▶ Work required: In the listing that follows, locate the line containing "Recreate this object" and the line containing "border_rise = 0.6; // [0.2:0.05:2]". Retype exactly those two lines and every line between them, and nothing more.

■ ■ ■ ■ ■

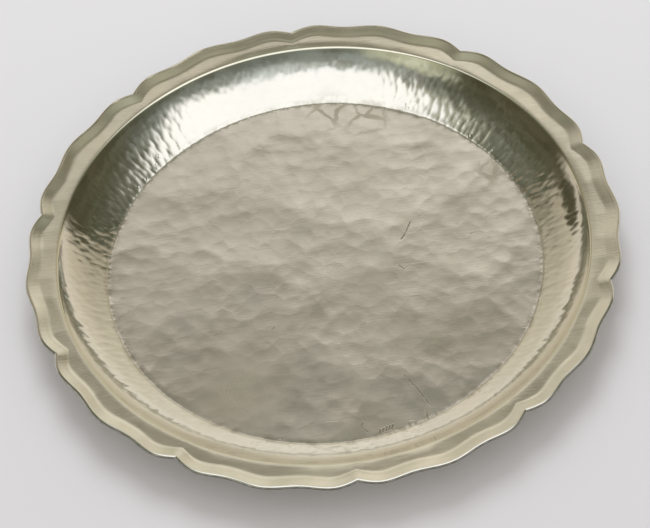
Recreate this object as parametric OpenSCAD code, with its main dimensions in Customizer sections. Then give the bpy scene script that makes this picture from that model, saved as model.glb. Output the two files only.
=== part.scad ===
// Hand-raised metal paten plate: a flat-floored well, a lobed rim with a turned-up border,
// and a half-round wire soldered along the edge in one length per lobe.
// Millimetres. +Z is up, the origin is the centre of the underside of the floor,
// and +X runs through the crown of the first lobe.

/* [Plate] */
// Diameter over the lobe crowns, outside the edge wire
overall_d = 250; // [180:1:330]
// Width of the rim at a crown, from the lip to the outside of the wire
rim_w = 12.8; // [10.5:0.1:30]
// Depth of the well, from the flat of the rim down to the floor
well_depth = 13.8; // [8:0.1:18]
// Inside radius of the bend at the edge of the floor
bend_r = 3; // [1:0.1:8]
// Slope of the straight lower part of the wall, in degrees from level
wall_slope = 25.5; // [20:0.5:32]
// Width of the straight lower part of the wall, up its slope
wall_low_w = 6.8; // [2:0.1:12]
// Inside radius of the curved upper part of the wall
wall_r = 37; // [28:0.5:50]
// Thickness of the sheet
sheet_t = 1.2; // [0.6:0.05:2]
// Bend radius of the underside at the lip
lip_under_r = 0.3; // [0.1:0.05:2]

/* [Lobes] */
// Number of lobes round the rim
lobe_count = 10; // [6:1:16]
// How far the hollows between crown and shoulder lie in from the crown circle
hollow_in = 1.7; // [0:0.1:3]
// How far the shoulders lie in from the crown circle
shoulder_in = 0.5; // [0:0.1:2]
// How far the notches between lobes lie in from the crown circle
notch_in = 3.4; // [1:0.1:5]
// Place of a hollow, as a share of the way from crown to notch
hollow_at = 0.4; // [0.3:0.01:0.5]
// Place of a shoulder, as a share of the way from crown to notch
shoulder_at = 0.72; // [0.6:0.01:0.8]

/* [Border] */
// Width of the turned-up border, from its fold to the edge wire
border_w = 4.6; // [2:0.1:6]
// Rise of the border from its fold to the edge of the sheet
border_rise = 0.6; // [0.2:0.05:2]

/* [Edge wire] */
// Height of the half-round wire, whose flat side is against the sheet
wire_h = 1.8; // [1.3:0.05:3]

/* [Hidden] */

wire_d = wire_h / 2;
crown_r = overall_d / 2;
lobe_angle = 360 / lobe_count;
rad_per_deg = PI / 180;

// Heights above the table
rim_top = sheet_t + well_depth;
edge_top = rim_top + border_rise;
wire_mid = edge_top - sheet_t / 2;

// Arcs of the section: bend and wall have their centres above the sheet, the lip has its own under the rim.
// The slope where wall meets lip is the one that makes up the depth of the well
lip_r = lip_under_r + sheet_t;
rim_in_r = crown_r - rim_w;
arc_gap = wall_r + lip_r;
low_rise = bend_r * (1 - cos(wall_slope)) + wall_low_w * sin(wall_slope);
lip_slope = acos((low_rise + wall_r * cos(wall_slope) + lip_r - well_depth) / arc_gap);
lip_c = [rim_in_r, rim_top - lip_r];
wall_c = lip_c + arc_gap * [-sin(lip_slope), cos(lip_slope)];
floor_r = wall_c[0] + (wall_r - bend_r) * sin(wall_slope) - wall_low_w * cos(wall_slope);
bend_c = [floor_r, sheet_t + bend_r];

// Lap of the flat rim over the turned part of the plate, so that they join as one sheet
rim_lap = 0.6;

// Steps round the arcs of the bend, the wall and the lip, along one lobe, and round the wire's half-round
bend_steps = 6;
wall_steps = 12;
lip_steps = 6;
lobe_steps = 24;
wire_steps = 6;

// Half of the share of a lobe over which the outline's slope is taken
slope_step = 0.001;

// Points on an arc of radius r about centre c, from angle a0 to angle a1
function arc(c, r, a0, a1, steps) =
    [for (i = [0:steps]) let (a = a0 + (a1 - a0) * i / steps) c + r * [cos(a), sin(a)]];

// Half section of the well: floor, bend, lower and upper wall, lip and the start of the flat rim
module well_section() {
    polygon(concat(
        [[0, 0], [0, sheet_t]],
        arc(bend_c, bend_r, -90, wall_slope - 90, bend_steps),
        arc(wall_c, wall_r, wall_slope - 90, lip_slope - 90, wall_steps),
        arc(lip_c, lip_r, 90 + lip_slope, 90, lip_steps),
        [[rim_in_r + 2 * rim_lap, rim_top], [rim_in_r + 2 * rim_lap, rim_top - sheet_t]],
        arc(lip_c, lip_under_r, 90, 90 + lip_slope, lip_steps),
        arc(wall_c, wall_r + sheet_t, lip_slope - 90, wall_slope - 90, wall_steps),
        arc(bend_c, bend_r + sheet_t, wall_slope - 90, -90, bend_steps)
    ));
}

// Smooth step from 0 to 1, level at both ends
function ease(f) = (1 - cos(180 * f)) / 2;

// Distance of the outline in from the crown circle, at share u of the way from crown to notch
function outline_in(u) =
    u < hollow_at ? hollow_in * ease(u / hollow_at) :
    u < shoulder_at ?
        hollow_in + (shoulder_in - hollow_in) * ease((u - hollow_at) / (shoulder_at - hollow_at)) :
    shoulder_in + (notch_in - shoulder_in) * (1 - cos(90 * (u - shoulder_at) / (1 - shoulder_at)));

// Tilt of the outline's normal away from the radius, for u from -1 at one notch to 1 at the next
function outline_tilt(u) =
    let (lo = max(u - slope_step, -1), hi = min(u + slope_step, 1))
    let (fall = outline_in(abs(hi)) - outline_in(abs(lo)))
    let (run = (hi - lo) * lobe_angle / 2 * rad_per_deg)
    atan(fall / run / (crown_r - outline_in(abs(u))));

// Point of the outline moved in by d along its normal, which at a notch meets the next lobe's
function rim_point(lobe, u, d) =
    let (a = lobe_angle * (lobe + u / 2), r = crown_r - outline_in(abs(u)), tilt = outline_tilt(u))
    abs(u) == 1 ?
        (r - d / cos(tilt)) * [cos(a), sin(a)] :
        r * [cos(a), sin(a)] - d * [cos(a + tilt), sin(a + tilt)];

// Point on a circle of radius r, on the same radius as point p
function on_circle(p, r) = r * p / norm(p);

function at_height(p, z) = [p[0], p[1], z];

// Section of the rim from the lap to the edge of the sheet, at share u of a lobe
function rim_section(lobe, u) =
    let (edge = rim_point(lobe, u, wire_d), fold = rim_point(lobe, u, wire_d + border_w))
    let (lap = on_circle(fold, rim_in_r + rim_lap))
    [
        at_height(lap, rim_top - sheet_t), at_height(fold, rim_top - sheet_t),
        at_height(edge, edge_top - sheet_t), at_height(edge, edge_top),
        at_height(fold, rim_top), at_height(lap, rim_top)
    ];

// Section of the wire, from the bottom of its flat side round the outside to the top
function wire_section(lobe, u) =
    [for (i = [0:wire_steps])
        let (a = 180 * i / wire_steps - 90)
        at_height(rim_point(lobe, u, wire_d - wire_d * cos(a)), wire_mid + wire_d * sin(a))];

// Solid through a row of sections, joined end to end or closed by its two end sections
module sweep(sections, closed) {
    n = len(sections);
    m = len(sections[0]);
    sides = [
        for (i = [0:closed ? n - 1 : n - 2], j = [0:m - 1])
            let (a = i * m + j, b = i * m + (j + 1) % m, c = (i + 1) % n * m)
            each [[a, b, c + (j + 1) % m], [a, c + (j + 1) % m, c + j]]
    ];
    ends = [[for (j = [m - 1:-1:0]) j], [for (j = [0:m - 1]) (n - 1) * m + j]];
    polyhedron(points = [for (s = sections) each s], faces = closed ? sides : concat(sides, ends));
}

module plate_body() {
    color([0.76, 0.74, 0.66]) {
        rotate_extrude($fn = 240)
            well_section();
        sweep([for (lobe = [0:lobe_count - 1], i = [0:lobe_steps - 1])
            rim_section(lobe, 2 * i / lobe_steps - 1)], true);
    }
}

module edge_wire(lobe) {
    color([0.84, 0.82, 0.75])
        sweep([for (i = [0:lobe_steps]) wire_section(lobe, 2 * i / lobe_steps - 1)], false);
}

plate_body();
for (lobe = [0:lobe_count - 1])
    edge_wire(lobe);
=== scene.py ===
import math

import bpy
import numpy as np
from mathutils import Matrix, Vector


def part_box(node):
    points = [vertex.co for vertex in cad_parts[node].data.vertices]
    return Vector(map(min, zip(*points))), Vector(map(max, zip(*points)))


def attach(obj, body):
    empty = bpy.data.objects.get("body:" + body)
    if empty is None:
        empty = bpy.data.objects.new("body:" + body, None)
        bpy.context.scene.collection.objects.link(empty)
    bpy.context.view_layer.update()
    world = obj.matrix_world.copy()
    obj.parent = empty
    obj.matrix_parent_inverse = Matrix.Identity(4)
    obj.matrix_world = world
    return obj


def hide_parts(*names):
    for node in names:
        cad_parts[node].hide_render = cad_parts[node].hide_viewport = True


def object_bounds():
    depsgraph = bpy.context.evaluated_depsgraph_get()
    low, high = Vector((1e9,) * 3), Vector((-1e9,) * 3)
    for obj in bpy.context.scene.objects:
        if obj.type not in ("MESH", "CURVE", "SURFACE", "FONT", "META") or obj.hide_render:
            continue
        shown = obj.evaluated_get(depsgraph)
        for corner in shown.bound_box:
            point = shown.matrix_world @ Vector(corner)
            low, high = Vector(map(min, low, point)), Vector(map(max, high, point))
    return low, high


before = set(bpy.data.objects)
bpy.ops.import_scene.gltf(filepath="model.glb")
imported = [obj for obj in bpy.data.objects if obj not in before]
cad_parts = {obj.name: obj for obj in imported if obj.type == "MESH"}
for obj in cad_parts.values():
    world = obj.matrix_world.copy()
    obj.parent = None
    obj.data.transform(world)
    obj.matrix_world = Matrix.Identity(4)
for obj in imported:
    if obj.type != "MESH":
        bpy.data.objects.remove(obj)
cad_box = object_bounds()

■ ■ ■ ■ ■

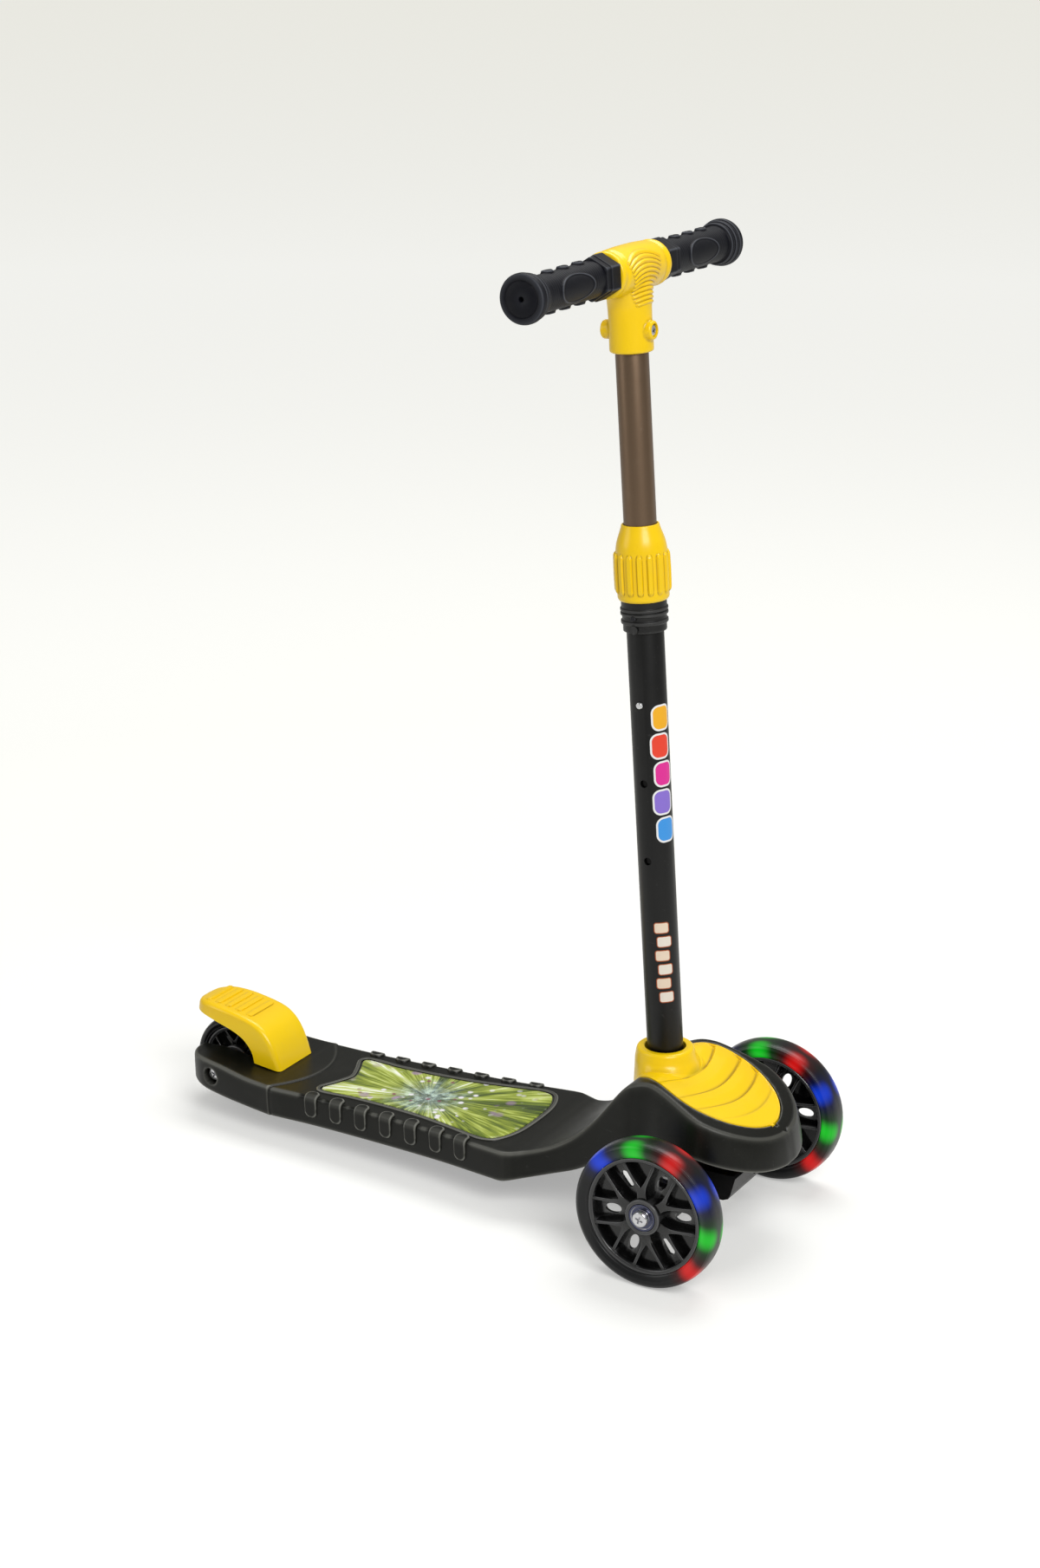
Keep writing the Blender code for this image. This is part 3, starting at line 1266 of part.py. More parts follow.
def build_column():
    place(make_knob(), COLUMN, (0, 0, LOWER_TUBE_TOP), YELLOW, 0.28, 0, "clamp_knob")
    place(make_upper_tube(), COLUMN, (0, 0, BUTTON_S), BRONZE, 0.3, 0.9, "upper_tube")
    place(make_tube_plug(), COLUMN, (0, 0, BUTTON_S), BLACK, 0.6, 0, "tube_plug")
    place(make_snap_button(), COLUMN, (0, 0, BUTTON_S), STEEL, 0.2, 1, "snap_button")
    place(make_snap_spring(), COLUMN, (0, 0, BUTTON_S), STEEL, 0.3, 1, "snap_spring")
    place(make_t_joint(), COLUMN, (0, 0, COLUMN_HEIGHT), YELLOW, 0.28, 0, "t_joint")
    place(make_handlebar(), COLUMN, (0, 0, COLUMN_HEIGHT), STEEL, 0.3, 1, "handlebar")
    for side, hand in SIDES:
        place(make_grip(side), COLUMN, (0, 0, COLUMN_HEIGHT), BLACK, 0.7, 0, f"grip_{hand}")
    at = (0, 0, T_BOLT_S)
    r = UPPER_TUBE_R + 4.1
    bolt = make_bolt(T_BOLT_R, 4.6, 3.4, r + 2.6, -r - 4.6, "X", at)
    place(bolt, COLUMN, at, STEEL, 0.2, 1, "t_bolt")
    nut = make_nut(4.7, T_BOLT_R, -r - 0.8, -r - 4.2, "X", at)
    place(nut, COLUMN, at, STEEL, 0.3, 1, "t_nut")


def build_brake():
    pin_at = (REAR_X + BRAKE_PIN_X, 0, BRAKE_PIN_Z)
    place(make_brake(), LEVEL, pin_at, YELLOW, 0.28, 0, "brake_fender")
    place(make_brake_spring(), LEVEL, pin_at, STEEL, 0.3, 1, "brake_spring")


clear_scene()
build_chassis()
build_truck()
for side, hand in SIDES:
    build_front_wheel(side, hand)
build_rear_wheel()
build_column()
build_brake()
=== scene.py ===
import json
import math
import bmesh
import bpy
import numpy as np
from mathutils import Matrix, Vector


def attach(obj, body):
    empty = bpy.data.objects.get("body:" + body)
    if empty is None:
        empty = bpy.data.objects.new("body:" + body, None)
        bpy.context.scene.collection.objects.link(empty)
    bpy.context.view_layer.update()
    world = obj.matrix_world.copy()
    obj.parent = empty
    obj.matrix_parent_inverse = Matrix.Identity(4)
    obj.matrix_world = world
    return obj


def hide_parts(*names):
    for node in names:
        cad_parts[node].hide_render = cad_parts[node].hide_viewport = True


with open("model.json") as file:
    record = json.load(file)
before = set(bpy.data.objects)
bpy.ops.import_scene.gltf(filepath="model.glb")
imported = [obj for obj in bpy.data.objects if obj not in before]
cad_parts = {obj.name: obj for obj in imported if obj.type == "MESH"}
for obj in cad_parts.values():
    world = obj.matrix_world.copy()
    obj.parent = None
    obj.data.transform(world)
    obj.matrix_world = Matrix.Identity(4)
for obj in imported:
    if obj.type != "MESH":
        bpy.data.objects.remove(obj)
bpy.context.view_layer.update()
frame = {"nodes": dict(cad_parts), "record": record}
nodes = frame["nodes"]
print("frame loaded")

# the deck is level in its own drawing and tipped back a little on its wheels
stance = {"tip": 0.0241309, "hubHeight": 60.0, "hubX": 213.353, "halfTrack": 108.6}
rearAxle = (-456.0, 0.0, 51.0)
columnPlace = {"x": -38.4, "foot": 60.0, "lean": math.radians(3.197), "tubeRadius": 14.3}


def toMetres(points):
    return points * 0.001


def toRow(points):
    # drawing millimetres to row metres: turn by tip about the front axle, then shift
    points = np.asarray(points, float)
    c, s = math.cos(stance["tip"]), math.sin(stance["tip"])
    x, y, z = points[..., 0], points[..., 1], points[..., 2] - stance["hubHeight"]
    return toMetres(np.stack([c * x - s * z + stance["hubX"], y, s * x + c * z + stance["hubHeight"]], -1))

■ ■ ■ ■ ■

▶ Result of this task:
Recreate this object as parametric OpenSCAD code, with its main dimensions in Customizer sections. Then give the bpy scene script that makes this picture from that model, saved as model.glb. Output the two files only.
=== part.scad ===
// Hand-raised metal paten plate: a flat-floored well, a lobed rim with a turned-up border,
// and a half-round wire soldered along the edge in one length per lobe.
// Millimetres. +Z is up, the origin is the centre of the underside of the floor,
// and +X runs through the crown of the first lobe.

/* [Plate] */
// Diameter over the lobe crowns, outside the edge wire
overall_d = 250; // [180:1:330]
// Width of the rim at a crown, from the lip to the outside of the wire
rim_w = 12.8; // [10.5:0.1:30]
// Depth of the well, from the flat of the rim down to the floor
well_depth = 13.8; // [8:0.1:18]
// Inside radius of the bend at the edge of the floor
bend_r = 3; // [1:0.1:8]
// Slope of the straight lower part of the wall, in degrees from level
wall_slope = 25.5; // [20:0.5:32]
// Width of the straight lower part of the wall, up its slope
wall_low_w = 6.8; // [2:0.1:12]
// Inside radius of the curved upper part of the wall
wall_r = 37; // [28:0.5:50]
// Thickness of the sheet
sheet_t = 1.2; // [0.6:0.05:2]
// Bend radius of the underside at the lip
lip_under_r = 0.3; // [0.1:0.05:2]

/* [Lobes] */
// Number of lobes round the rim
lobe_count = 10; // [6:1:16]
// How far the hollows between crown and shoulder lie in from the crown circle
hollow_in = 1.7; // [0:0.1:3]
// How far the shoulders lie in from the crown circle
shoulder_in = 0.5; // [0:0.1:2]
// How far the notches between lobes lie in from the crown circle
notch_in = 3.4; // [1:0.1:5]
// Place of a hollow, as a share of the way from crown to notch
hollow_at = 0.4; // [0.3:0.01:0.5]
// Place of a shoulder, as a share of the way from crown to notch
shoulder_at = 0.72; // [0.6:0.01:0.8]

/* [Border] */
// Width of the turned-up border, from its fold to the edge wire
border_w = 4.6; // [2:0.1:6]
// Rise of the border from its fold to the edge of the sheet
border_rise = 0.6; // [0.2:0.05:2]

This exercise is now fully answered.